The NY Law provides a de minimis exemption, “for any person or provider who makes no more than five commercial financing transactions in [New York] in a twelve-month period.” Further, “Financial institutions”, which include banks, and certain other chartered depository institutions authorized to conduct business in New York, are also exempt from the new commercial loan disclosure law, but the subsidiaries or affiliates of such exempt financial institutions are not exempt.     Commercial mortgage financings over $2,500,000 are exempt from the law as are transactions secured by real property.  It is unclear whether mezzanine lending in amounts of $2,500,000 or less would be covered by the new law.

Required disclosures:

The NY law requires providers to furnish the following type of disclosures, depending upon the form of the transaction:

  • The total amount of the commercial financing (or maximum amount of available credit) and, if different, the disbursement amount;
  • The finance charge;
  • The annual percentage rate or APR, calculated largely in accordance with TILA and Regulation Z;
  • The total repayment amount;
  • The term of the financing;
  • The amounts and frequency of payments;
  • A description of all other potential fees and charges;
  • A description of any prepayment charges; and
  • A description of any collateral requirements or security interests.

The California Law

The California law  (SB 1235), which was signed into law on September 18, 2018 but is not effective until the DFPI promulgates final regulations, amends the California Finance Lenders Law (CFL) to require “providers” licensed under the CFL who facilitate “commercial financing” to a “recipient” to disclose to the recipient at the time of extending a specific offer of commercial financing specified information relating to the transaction and to obtain the recipient’s signature on that disclosure before consummating the commercial financing transaction.

Applicability:

The California law otherwise applies to, among other things, commercial loans, certain commercial open-end plans, factoring, merchant cash advances, and commercial asset- based lending.  Unlike the NY law which applies to brokers as well as lenders,  under the California law “provider”  is primarily limited to entities extending credit, such as lender/originators, but also includes a non-bank partner in a market place lending arrangement who facilitates the arrangement of financing through a financial institution.   Further, the California law defines “recipient” as the applicant of commercial credit of $500,000 or less.

Exemptions:

The California law exempts, among others, depository institutions and entities that make no more than one commercial financing in a 12 month period or who make five or fewer commercial financing transactions in California in a 12 month period that are incidental to the business of the entity relaying on the exemption.
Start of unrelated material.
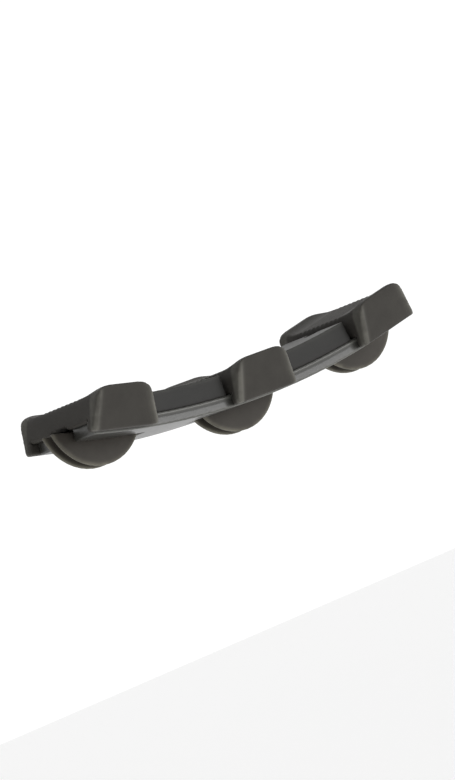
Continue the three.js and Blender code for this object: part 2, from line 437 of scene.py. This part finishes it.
def plain_material(name, colour, roughness, glow):
    material = bpy.data.materials.new(name)
    material.use_nodes = True
    shader = material.node_tree.nodes["Principled BSDF"]
    shader.inputs["Base Color"].default_value = (*colour, 1)
    shader.inputs["Roughness"].default_value = roughness
    shader.inputs["Emission Color"].default_value = (1, 1, 1, 1)
    shader.inputs["Emission Strength"].default_value = glow
    return material


# ---- Camera, floor and lights ----

def camera_axes(direction, tilt):
    """Right and up of a camera that looks against direction, turned so that +X rises by tilt."""
    right = Vector((0, 0, 1)).cross(direction).normalized()
    up = direction.cross(right)
    bridge = Vector((1, 0, 0))
    turn = math.atan2(bridge.dot(up), bridge.dot(right)) - tilt
    roll = Matrix.Rotation(turn, 3, direction)
    return roll @ right, roll @ up


def direction_from(azimuth, elevation):
    return Vector((
        math.sin(azimuth) * math.cos(elevation),
        -math.cos(azimuth) * math.cos(elevation),
        math.sin(elevation),
    ))


def add_camera(target):
    direction = direction_from(VIEW_AZIMUTH, VIEW_ELEVATION)
    right, up = camera_axes(direction, BRIDGE_TILT)
    data = bpy.data.cameras.new("camera")
    data.lens = LENS_MM
    data.sensor_width = SENSOR_MM
    data.clip_start = 0.01
    data.clip_end = 10
    camera = bpy.data.objects.new("camera", data)
    bpy.context.scene.collection.objects.link(camera)
    turn = Matrix((right, up, direction)).transposed()
    camera.matrix_world = Matrix.Translation(target + direction * VIEW_DISTANCE) @ turn.to_4x4()
    bpy.context.scene.camera = camera


def add_floor():
    mesh = bpy.data.meshes.new("floor")
    height = cad_box[0][2] - FLOOR_DROP
    signs = [(-1, -1), (1, -1), (1, 1), (-1, 1)]
    corners = [(x * FLOOR_HALF_SIDE, y * FLOOR_HALF_SIDE, height) for x, y in signs]
    mesh.from_pydata(corners, [], [(0, 1, 2, 3)])
    mesh.materials.append(plain_material("floor", (0.85, 0.85, 0.85), roughness=0.9, glow=0.8))
    floor = bpy.data.objects.new("floor", mesh)
    bpy.context.scene.collection.objects.link(floor)


def add_area_light(name, azimuth, elevation, distance, size, power):
    """A square soft light that looks at the object from an azimuth and elevation in degrees."""
    direction = direction_from(math.radians(azimuth), math.radians(elevation))
    data = bpy.data.lights.new(name, "AREA")
    data.size = size
    data.energy = power
    light = bpy.data.objects.new(name, data)
    bpy.context.scene.collection.objects.link(light)
    turn = direction.to_track_quat("Z", "Y").to_matrix().to_4x4()
    light.matrix_world = Matrix.Translation(direction * distance) @ turn


def add_world():
    """White to the camera and in reflections, and much dimmer as a source of diffuse light."""
    world = bpy.data.worlds.new("studio")
    bpy.context.scene.world = world
    world.use_nodes = True
    tree = world.node_tree
    background = tree.nodes["Background"]
    background.inputs["Color"].default_value = (1, 1, 1, 1)
    rays = tree.nodes.new("ShaderNodeLightPath")
    strength = tree.nodes.new("ShaderNodeMapRange")
    strength.inputs["To Min"].default_value = 1.1
    strength.inputs["To Max"].default_value = 0.045
    tree.links.new(rays.outputs["Is Diffuse Ray"], strength.inputs["Value"])
    tree.links.new(strength.outputs["Result"], background.inputs["Strength"])


low, high = (Vector(corner) for corner in cad_box)
add_camera((low + high) / 2)
add_floor()
add_world()
add_area_light("key", azimuth=28, elevation=8, distance=0.7, size=0.4, power=2.1)
add_area_light("top", azimuth=10, elevation=70, distance=0.8, size=0.6, power=0.7)
bpy.context.scene.view_settings.view_transform = "Standard"

rubber = saddle_rubber()
nylon = spacer_nylon()
guide = guide_nylon()
centre = seat_matrix("centre")
rounded_piece(
    "bearing_strip", centre, STRIP_ROUNDING, shape_strip, "carrier", strip_nylon()
)
for side in ("left", "right"):
    rounded_piece(
        f"spacer_{side}", centre, SPACER_ROUNDING, shape_spacer, "carrier", nylon
    )
for side in ("left", "centre", "right"):
    seat = seat_matrix(side)
    rounded_piece(
        f"saddle_{side}", seat, SADDLE_ROUNDING, shape_saddle, "carrier", rubber
    )
    rounded_piece(
        f"string_guide_{side}", seat, GUIDE_ROUNDING, shape_guide, f"{side}_guide",
        guide,
    )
Further, the California law does NOT apply to transactions greater than $500,000 or to real estate-secured commercial loans or financings.  It is unclear, however, whether mezzanine lending in amounts of $500,000 or less would be covered by the California law.

Required disclosures:

Once implemented, the California law will require the provider to disclose, among other information:

  •  The total amount of funds provided;
  • The total cost of the financing;
  • The term or estimated term;
  • The method, frequency and amount of payments; and
  • A description of prepayment penalties.
Implementation:

The DFPI has issued several sets of proposed regulations and has solicited public comment on these regulations.  The DFPI issued its most recent version of the regulations for public comment on October 12, 2021, and the comment period ended on October 27, 2021.  It is uncertain when the DFPI intends to promulgate final regulations with a mandated effective date.

The link to the California law is below:

Takeaway:

Up to this point, state regulation of commercial lending has been relatively light.  The California and New York laws are not only burdensome to lenders, they could be harbingers of developments to come in this area.